5. Prohibition on improper influencing. The Bill would also introduce new offences prohibiting a councillor who has a material personal interest or conflict of interest in a matter from influencing (or attempting to influence):
other councillors at local government meetings (including of committees); and
local government employees or contractors authorised to decide or deal with the matter.
If enacted, the changes proposed in the Bill would strengthen Queensland’s framework for managing local government councillor conflicts of interest.
While this reform is welcome, Queensland’s local governments will need to ensure that their councillors understand their new obligations and responsibilities, and this may require clarification of some aspects of the Bill.
The proposed new influencing offences are likely to prove particularly challenging, as the Bill does not define ‘influence’, and there may be disagreement as to what constitutes influencing or attempting to influence a councillor or employee/contractor. If interpreted too broadly, or approached in an overly-cautious way, there is a risk that the offences may have an unintended ‘chilling effect’ that causes councillors to be less active in their roles as elected representatives.
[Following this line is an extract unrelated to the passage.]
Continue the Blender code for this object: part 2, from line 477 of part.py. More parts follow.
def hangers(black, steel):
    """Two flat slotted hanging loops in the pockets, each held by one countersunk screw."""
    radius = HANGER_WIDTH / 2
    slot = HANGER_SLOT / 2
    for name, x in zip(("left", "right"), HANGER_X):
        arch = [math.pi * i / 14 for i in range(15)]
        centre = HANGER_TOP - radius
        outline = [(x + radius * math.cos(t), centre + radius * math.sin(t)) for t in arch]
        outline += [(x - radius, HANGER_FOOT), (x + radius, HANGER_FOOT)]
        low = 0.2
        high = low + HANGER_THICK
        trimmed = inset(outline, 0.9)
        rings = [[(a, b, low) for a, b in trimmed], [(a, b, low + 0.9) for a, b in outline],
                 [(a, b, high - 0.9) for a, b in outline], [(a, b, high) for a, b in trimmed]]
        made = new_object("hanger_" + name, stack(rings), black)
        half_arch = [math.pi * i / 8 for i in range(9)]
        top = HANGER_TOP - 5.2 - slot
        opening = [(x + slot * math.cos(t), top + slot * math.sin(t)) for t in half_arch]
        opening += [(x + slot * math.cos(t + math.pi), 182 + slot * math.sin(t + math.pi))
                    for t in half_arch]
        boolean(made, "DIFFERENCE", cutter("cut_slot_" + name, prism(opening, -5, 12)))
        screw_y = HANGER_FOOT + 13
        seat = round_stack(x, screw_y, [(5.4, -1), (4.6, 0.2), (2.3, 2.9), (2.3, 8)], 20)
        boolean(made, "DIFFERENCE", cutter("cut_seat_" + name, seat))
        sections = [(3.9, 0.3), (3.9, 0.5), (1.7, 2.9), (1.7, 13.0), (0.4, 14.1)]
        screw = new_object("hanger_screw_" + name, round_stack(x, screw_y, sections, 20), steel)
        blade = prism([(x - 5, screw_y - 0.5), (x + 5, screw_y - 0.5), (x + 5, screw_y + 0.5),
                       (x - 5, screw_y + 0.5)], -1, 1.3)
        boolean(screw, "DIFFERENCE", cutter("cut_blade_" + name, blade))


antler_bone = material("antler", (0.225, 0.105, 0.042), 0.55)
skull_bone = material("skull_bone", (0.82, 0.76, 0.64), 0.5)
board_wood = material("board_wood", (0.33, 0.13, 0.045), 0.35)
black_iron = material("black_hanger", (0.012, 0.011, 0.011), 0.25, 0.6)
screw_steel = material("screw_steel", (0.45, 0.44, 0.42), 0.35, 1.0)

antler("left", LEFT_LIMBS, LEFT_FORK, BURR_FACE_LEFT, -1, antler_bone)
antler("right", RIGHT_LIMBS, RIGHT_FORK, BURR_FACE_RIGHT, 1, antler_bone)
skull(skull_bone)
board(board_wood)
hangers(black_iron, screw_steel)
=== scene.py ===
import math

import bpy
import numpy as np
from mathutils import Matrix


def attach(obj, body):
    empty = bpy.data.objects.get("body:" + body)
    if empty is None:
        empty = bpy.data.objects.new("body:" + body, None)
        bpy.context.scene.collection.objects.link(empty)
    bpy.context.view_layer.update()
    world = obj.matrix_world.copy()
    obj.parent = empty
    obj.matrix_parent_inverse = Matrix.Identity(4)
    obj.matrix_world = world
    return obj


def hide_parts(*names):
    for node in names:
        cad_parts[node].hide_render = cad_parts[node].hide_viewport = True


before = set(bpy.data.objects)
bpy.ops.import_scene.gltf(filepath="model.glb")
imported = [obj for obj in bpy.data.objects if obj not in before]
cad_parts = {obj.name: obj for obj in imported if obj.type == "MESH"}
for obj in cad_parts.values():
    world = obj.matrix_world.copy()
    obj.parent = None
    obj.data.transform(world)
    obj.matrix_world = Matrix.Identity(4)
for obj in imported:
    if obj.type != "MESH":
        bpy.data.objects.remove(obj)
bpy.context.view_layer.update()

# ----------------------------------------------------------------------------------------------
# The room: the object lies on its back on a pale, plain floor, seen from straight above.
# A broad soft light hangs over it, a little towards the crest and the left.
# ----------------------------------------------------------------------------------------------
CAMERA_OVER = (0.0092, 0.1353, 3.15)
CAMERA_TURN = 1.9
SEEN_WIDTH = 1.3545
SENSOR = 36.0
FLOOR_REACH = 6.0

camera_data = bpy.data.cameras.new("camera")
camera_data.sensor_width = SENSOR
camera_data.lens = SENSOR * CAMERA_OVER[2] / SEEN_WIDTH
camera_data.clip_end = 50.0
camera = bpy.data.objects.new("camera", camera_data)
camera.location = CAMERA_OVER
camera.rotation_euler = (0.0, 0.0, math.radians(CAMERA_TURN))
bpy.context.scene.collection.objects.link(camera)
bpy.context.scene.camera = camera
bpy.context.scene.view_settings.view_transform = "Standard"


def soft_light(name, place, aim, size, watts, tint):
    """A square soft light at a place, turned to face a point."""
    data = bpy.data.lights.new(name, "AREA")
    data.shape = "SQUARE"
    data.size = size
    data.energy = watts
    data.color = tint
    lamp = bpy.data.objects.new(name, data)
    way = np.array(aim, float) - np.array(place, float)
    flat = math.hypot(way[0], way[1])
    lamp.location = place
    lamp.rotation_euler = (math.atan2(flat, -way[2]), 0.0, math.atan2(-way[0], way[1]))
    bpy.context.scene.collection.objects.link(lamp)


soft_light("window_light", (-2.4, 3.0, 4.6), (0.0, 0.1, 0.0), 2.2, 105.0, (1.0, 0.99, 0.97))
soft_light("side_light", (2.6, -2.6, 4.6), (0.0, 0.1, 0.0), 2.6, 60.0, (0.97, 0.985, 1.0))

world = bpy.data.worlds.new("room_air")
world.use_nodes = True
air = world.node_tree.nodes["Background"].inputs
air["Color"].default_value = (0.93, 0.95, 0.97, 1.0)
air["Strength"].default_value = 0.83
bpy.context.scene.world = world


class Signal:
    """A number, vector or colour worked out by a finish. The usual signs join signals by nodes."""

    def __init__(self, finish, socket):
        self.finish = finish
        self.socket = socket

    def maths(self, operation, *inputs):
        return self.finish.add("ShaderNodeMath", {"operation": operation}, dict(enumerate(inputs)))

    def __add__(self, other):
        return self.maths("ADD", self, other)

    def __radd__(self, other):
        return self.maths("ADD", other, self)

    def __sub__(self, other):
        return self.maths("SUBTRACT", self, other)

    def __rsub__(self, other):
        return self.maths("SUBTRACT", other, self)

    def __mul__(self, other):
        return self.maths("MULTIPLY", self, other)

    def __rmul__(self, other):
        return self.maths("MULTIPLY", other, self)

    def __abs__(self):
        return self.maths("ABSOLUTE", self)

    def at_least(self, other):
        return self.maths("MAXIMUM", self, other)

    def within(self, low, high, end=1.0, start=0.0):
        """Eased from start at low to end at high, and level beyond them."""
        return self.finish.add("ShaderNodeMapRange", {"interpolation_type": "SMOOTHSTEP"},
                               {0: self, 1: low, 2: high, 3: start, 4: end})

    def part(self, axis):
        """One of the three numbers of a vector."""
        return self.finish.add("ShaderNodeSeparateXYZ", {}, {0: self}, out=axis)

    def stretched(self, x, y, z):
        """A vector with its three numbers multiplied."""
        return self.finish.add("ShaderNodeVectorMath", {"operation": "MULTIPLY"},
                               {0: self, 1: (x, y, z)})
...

On the other hand, the anti-influencing offence relating to other councillors may be too narrow in some respects. The offence for local government employees and contractors applies broadly where the employee or contractor “is authorised to decide or otherwise deal with the matter”. In contrast, the offence relating to other councillors only applies to influencing “at a meeting of the local government or any of its committees”. This means that it would not apply in many other circumstances where one councillor may seek to influence others.
Accordingly, while the Bill’s more transparent and clearer regime would generally be a positive outcome, some clarification may be necessary. Local governments will need to carefully consider how they go about ensuring that their councillors understand, and are able to comply with, the new requirements.